▶ [The task]: Print verbatim the opening line of the material and every subsequent line through the one containing "return np.stack([u, y, z], -1)".

____________________

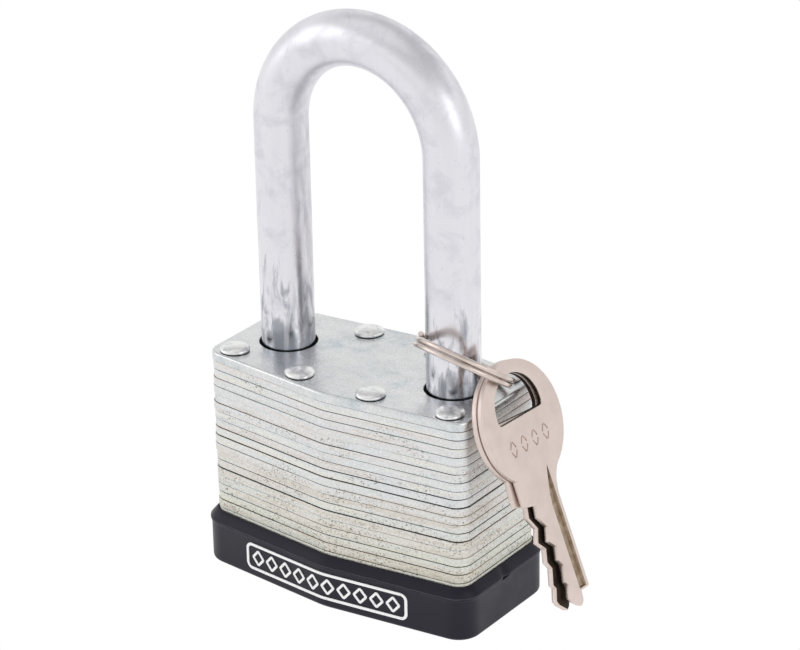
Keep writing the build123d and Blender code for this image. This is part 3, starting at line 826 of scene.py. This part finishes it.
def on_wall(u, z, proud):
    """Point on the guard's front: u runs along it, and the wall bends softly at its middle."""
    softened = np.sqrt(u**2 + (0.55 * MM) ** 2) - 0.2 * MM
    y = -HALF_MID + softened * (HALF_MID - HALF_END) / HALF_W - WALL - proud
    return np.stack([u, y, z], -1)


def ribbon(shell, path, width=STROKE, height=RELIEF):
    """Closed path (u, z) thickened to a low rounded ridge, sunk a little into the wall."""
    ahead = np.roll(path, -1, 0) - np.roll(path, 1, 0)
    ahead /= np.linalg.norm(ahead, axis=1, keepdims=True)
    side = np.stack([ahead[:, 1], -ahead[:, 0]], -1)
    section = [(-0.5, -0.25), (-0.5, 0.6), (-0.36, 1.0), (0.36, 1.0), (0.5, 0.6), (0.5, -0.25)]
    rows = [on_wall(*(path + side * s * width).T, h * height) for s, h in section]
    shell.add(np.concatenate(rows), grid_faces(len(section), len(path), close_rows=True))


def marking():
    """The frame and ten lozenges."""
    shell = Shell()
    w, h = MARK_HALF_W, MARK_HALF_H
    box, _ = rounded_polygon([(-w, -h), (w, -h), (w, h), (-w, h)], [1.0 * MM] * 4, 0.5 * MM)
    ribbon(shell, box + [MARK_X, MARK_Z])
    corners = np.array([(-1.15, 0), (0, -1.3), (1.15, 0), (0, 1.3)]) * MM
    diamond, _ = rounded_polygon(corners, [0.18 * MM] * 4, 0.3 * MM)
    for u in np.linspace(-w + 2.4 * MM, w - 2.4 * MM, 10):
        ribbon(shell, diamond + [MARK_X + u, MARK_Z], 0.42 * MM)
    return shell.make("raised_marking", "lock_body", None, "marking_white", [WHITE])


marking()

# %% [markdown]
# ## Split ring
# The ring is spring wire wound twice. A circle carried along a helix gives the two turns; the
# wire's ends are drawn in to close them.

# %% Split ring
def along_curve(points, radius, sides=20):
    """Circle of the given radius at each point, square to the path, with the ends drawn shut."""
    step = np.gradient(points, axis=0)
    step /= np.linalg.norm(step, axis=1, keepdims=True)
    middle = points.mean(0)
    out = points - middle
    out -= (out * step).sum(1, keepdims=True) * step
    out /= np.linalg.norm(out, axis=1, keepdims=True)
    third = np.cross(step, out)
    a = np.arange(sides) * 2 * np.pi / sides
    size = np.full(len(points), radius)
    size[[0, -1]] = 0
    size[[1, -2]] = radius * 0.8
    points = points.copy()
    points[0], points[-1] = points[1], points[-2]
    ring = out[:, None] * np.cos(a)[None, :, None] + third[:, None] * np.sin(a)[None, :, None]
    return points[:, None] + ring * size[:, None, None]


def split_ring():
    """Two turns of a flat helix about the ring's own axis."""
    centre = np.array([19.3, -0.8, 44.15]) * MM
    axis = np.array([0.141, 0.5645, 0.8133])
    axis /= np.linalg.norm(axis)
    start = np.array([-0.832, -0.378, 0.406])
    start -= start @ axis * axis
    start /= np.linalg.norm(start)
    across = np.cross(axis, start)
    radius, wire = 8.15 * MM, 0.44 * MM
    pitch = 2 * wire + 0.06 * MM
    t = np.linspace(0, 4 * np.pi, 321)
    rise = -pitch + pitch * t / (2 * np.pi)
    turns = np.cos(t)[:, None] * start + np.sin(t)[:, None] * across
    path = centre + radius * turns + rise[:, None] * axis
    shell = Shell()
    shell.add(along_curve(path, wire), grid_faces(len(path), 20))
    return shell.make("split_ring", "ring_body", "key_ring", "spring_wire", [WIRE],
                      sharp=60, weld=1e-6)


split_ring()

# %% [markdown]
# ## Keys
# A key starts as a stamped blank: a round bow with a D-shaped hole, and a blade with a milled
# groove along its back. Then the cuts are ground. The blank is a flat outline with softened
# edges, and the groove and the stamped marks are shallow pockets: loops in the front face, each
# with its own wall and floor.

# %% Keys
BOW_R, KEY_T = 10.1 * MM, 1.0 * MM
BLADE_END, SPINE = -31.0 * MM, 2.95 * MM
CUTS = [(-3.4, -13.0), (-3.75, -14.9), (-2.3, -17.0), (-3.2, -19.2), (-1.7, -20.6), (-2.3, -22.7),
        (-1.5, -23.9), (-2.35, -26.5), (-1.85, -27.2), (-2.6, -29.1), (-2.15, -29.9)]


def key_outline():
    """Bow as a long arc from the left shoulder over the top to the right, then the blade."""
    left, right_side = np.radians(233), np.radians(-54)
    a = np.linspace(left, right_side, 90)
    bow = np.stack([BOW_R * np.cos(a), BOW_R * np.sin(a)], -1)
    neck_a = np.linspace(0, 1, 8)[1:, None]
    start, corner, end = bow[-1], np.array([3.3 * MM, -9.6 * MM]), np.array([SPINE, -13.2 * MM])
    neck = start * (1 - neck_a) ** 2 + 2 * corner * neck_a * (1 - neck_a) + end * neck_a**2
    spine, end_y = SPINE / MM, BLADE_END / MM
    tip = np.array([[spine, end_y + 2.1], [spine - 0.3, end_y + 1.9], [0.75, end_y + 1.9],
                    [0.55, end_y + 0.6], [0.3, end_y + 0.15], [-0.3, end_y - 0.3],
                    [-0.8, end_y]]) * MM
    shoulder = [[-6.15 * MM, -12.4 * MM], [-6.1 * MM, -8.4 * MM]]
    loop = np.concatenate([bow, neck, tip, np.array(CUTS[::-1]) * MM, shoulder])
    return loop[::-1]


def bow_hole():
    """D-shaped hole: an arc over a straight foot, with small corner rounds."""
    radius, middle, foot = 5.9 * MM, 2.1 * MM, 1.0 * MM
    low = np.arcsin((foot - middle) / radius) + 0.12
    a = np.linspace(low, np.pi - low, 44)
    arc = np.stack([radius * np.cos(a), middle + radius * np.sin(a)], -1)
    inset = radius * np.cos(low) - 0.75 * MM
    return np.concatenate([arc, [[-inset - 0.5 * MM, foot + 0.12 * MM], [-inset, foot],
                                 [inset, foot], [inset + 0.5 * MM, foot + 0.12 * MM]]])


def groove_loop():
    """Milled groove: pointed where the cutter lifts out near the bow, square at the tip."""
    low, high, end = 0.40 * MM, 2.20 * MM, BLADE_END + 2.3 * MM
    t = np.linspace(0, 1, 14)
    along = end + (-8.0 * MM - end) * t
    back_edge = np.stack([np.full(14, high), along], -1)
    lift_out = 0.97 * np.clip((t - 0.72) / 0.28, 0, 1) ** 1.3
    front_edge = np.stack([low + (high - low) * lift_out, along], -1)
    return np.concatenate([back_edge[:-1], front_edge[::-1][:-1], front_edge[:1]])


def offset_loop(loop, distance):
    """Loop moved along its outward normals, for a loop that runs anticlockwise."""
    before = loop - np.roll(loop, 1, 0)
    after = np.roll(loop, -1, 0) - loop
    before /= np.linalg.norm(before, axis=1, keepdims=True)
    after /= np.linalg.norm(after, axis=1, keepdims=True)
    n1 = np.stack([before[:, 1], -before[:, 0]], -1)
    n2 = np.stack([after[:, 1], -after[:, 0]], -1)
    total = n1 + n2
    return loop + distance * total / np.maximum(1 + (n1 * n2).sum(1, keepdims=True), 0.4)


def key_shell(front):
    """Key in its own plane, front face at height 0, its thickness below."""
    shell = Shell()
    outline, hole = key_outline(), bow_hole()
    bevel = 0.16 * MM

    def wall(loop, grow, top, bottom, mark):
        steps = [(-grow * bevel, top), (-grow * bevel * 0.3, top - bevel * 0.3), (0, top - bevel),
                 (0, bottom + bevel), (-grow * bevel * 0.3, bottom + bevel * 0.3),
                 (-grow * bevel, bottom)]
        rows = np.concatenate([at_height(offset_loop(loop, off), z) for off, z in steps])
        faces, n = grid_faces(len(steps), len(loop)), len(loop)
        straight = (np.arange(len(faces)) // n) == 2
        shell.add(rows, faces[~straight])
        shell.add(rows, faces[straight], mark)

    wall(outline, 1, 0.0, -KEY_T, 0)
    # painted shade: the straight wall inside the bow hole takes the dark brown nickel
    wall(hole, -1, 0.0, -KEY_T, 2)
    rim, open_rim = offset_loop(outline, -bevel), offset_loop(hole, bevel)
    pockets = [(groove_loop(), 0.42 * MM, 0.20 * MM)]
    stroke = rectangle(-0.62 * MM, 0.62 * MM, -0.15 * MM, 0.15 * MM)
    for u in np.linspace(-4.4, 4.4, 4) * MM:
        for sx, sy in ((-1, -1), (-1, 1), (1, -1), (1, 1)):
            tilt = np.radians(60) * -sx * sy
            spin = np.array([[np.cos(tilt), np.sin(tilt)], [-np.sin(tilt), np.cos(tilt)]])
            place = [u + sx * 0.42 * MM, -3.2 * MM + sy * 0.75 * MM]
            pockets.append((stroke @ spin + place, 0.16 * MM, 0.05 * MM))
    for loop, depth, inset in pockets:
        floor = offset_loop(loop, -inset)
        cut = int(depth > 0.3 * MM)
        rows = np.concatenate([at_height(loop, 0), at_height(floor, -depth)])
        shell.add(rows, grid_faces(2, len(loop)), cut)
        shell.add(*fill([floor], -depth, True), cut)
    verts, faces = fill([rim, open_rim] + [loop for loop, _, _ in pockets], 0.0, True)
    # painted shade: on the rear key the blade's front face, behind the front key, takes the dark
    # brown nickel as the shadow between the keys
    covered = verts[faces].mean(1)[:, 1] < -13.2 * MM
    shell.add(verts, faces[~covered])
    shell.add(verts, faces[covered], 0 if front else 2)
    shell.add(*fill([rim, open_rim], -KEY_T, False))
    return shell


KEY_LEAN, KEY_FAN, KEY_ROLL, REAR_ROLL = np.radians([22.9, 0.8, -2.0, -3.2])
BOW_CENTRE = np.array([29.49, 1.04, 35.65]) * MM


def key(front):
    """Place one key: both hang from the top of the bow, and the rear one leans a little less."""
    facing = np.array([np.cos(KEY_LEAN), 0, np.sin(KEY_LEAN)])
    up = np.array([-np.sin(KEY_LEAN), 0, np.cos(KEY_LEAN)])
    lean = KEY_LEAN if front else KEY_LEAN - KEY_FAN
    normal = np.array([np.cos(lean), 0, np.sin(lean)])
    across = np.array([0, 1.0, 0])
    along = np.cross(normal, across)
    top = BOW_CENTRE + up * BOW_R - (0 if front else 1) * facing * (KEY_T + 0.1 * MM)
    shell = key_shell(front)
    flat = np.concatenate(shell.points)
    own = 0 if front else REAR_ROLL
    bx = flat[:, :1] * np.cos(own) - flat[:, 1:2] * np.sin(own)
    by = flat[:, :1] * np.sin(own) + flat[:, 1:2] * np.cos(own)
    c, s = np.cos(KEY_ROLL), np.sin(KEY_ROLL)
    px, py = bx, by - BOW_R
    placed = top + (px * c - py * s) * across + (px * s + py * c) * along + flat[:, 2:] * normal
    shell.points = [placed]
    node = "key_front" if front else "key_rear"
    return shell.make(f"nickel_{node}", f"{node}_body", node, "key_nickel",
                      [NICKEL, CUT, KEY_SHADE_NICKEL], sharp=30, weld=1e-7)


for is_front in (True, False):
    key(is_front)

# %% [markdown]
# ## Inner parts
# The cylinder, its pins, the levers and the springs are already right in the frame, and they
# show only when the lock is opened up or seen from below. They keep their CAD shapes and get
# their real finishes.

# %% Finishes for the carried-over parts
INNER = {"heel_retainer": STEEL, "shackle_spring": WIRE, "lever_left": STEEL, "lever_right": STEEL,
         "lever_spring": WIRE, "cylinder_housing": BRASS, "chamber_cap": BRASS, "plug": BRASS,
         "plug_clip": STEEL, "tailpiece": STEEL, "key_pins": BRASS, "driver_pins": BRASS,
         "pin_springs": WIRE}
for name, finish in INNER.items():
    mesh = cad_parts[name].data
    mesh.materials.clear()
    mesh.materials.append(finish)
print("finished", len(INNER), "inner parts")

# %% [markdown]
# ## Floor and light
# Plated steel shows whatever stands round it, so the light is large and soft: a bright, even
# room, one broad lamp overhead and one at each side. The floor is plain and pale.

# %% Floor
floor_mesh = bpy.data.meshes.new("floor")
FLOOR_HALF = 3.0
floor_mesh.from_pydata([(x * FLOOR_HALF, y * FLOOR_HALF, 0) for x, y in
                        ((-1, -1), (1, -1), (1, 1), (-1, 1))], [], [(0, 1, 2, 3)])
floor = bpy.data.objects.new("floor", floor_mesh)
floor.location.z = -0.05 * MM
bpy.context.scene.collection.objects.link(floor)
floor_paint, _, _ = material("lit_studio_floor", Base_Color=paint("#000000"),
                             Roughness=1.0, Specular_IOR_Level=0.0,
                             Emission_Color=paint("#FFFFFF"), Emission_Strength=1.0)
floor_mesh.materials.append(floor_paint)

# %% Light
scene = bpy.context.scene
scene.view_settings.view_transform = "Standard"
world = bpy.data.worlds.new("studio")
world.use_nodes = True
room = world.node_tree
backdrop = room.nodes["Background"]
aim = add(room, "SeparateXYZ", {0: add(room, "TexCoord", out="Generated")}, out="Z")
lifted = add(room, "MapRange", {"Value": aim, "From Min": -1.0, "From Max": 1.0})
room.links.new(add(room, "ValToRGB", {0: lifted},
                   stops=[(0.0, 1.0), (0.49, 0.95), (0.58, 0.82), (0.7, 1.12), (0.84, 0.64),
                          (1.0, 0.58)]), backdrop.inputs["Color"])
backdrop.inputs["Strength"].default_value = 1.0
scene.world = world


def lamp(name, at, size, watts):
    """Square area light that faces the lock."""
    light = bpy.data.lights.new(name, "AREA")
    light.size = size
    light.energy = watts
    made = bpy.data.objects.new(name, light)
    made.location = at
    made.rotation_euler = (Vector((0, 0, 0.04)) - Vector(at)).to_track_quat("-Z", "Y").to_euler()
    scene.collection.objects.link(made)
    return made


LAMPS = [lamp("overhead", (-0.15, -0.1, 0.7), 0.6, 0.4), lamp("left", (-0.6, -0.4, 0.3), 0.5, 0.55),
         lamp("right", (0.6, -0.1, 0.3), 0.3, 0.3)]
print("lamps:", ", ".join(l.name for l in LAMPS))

____________________

▶ [Correct result]:
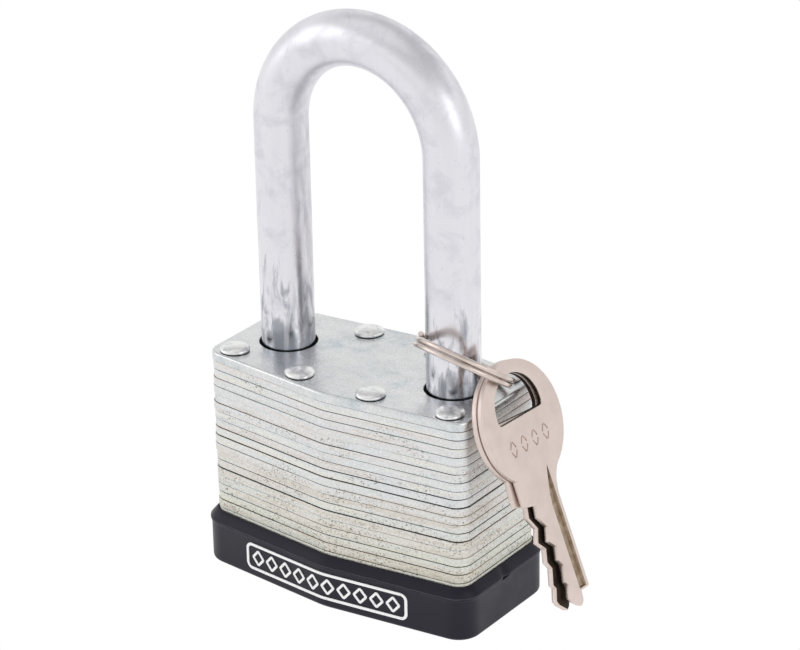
Keep writing the build123d and Blender code for this image. This is part 3, starting at line 826 of scene.py. This part finishes it.
def on_wall(u, z, proud):
    """Point on the guard's front: u runs along it, and the wall bends softly at its middle."""
    softened = np.sqrt(u**2 + (0.55 * MM) ** 2) - 0.2 * MM
    y = -HALF_MID + softened * (HALF_MID - HALF_END) / HALF_W - WALL - proud
    return np.stack([u, y, z], -1)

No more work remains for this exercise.